## [Supplied information]
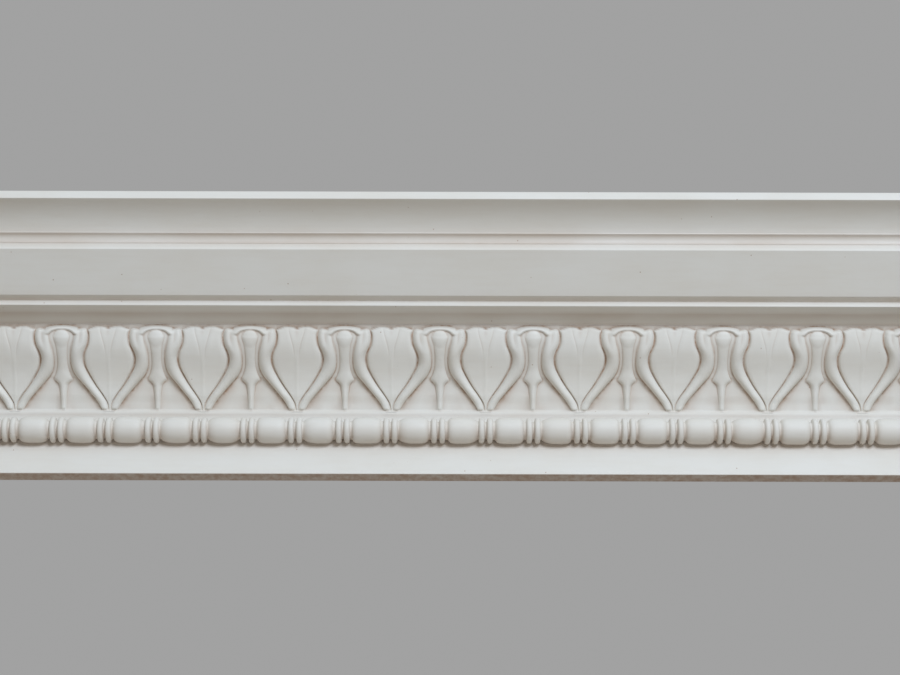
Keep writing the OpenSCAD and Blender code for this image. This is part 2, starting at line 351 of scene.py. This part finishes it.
def blade_height(u, v, inner):
    """The leaf blade: two lobes at the top, two incised veins and a faint midrib."""
    down = v * band_len
    top_edge = 0.6 + LOBE_DIP * bell(u / LOBE_DIP_W) + 1.5 * smoothstep((u - 0.24) / 0.2)
    blade = BLADE_H * keyed(v, BLADE_RISE) * smoothstep((down - top_edge) / 1.2)
    blade *= 1 - 0.14 * np.clip(u / inner, 0, 1) ** 2
    blade -= CENTRE_SINK * bell(u / CENTRE_SINK_W) * bell(down / 5)
    vein_fade = 1 - smoothstep((v - 0.22) / 0.2)
    beside = (u - vein_place(v) * np.minimum(1, inner / SQUEEZE_BELOW)) / VEIN_W
    blade -= VEIN_DEPTH * vein_fade * bell(beside)
    blade -= BETWEEN_VEINS * vein_fade * smoothstep(-beside / 2.5)
    midrib = smoothstep((v - 0.3) / 0.15) * (1 - smoothstep((v - 0.75) / 0.2))
    blade += MIDRIB_H * midrib * bell(u / MIDRIB_W)
    groove = 1 - (inner - u) * HALF / keyed(v, GROOVE_W)
    return blade * (1 - 0.9 * smoothstep(groove))


# Across a rib, 0 is the leaf side and 1 the dart side
RIB_TOP_AT = 0.26
VALLEY_AT, VALLEY_W, VALLEY_DEPTH = 0.5, 0.17, 0.26


def rib_height(s, v):
    """The rib at the side of a leaf: its top is rounded and parted in two by a shallow valley."""
    down = v * band_len
    joined = smoothstep((v - 0.14) / 0.2)
    valley = 1 - VALLEY_DEPTH * bell((s - VALLEY_AT) / VALLEY_W) * (1 - joined)
    drop_off = np.where(s < RIB_TOP_AT, 8.0, 2.0) * (s - RIB_TOP_AT) ** 2
    rounded_top = smoothstep((down - 1.5 - drop_off) / 1.8)
    return RIB_H * keyed(v, RIB_RISE) * hump(2 * s - 1) * (0.93 + 0.1 * s) * valley * rounded_top


# The arch that joins two ribs over the head of a dart, thin at its top and wide at its feet
ARCH_AT, ARCH_TOP, ARCH_REACH = 7.0, 1.9, 8.3
ARCH_HALF_W, ARCH_WIDENS = 1.4, 1.5
# 2 would make the arch an ellipse; a higher value squares its shoulders
ARCH_ROUND = 2.3
# Middle and radius of the round head of a dart, and where its stem starts
HEAD_AT, HEAD_R = 6.3, 3.9
STEM_FROM = 4.4


def arch_place(u, v):
    """Millimetres outside the line of the arch, and how far the place lies within it, 0 to 1."""
    across, above = (1 - u) * HALF, ARCH_AT - v * band_len
    bent = np.abs(across / ARCH_REACH) ** ARCH_ROUND + np.abs(above / (ARCH_AT - ARCH_TOP)) ** ARCH_ROUND
    rho = np.maximum(bent ** (1 / ARCH_ROUND), 0.05)
    within = np.where(above > 0, smoothstep((1.1 - rho) / 0.2), 1.0)
    return np.hypot(across, above) * (1 - 1 / rho), within


def arch_height(u, v):
    """The arch over the head of a dart, which fades into the ribs at its feet."""
    off, _ = arch_place(u, v)
    half_w = ARCH_HALF_W + ARCH_WIDENS * np.clip((1 - u) * HALF / ARCH_REACH, 0, 1) ** 2
    fade = smoothstep((ARCH_AT - v * band_len) / 2.5)
    return RIB_H * keyed(v, RIB_RISE) * np.clip(1 - (off / half_w) ** 2, 0, 1) ** 0.85 * fade


def field_height(u, v):
    """The ground beside the dart: raised under the arch, hollowed under the barbs."""
    level = -keyed(v, FIELD_HOLLOW)
    _, within = arch_place(u, v)
    return np.where(level > 0, level * within, level)


def dart_height(u, v, dart):
    """The dart: a round head, a stem that flares into two barbs, and a thin foot."""
    down = v * band_len
    field = field_height(u, v)
    d = np.clip((u - dart) / (1 - dart), 0, 1)
    stem = (DART_H * keyed(v, DART_RISE) - field) * (1 - (1 - d) ** 2) ** 0.6
    stem *= smoothstep((down - STEM_FROM) / 2.5)
    below = down - HEAD_AT
    below = np.where(below > 0, 0.62 * below, below)
    round_head = np.clip(1 - (np.hypot((1 - u) * HALF, below) / HEAD_R) ** 2, 0, 1) ** 0.6
    head = (DART_H * 1.02 - field) * round_head
    blend = 0.5 * np.clip(np.minimum(stem, head), 0, 1)
    return field + (stem + head + np.sqrt((stem - head) ** 2 + blend ** 2)) / 2 - blend / 4


# Lower than any part of the carving
NOWHERE = -9.0


def carving(u, v, inner, outer, dart):
    """Height of the carving over the wave, in millimetres, for half-repeat place u and row place v."""
    s = np.clip((u - inner) / (outer - inner), 0, 1)
    field = field_height(u, v)
    blade = np.where(u <= inner, blade_height(u, v, inner), NOWHERE)
    rib = np.maximum(rib_height(s, v), field * (s > 0.5))
    rib = np.where((u > inner) & (u < outer), rib, NOWHERE)
    ground = np.where(u >= outer, dart_height(u, v, dart), NOWHERE)
    carved = np.maximum(np.maximum(blade, rib), ground)
    return np.maximum(carved, arch_height(u, v)) * smoothstep(v / 0.012)


BOSS_H, BOSS_HALF_W, BOSS_EDGE = 0.12, 2.4, 1.6


def boss(x):
    """A low flat boss on the fillet under each leaf tip."""
    from_tip = np.abs((x + LENGTH / 2) % PITCH - HALF)
    return BOSS_H * (1 - smoothstep((from_tip - BOSS_HALF_W) / BOSS_EDGE))


# Small sideways slips of each dart and leaf tip in the carving
DART_LEAN = 0.5 + 0.3 * rng.uniform(-1, 1, REPEATS + 1)
TIP_LEAN = 0.3 * rng.uniform(-1, 1, REPEATS)
# How uneven the carving is: as a share of its height, and a ripple in millimetres, each with the
# size of its patches
UNEVEN_SHARE, UNEVEN_PATCH = 0.05, 19
RIPPLE_H, RIPPLE_PATCH = 0.07, 5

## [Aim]
Only the lines from the top of the data through the line that contains "VALLEY_AT, VALLEY_W, VALLEY_DEPTH" should be quoted, exactly as they stand.

## [Task result]
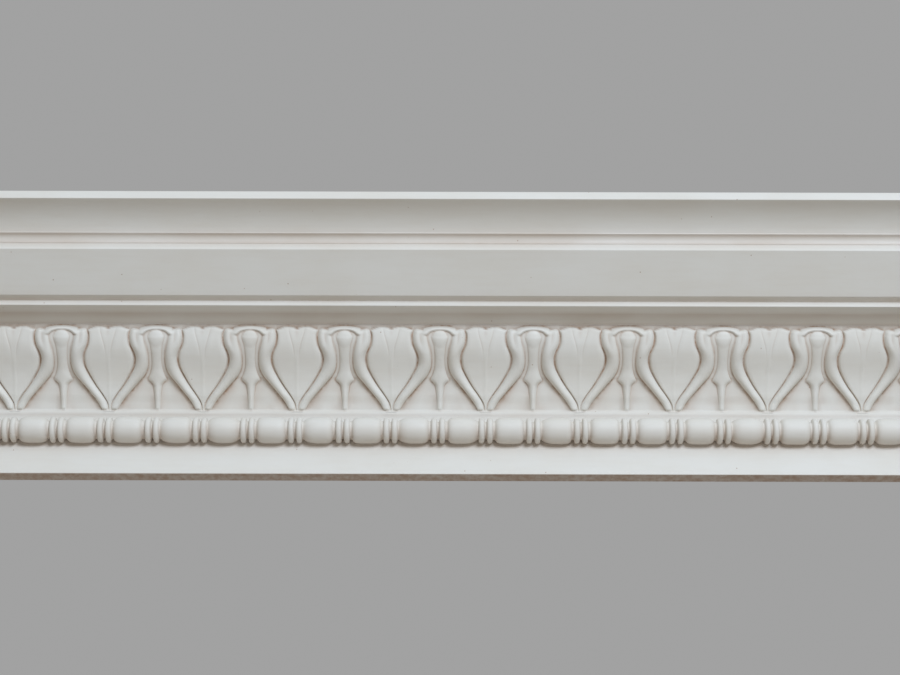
Keep writing the OpenSCAD and Blender code for this image. This is part 2, starting at line 351 of scene.py. This part finishes it.
def blade_height(u, v, inner):
    """The leaf blade: two lobes at the top, two incised veins and a faint midrib."""
    down = v * band_len
    top_edge = 0.6 + LOBE_DIP * bell(u / LOBE_DIP_W) + 1.5 * smoothstep((u - 0.24) / 0.2)
    blade = BLADE_H * keyed(v, BLADE_RISE) * smoothstep((down - top_edge) / 1.2)
    blade *= 1 - 0.14 * np.clip(u / inner, 0, 1) ** 2
    blade -= CENTRE_SINK * bell(u / CENTRE_SINK_W) * bell(down / 5)
    vein_fade = 1 - smoothstep((v - 0.22) / 0.2)
    beside = (u - vein_place(v) * np.minimum(1, inner / SQUEEZE_BELOW)) / VEIN_W
    blade -= VEIN_DEPTH * vein_fade * bell(beside)
    blade -= BETWEEN_VEINS * vein_fade * smoothstep(-beside / 2.5)
    midrib = smoothstep((v - 0.3) / 0.15) * (1 - smoothstep((v - 0.75) / 0.2))
    blade += MIDRIB_H * midrib * bell(u / MIDRIB_W)
    groove = 1 - (inner - u) * HALF / keyed(v, GROOVE_W)
    return blade * (1 - 0.9 * smoothstep(groove))


# Across a rib, 0 is the leaf side and 1 the dart side
RIB_TOP_AT = 0.26
VALLEY_AT, VALLEY_W, VALLEY_DEPTH = 0.5, 0.17, 0.26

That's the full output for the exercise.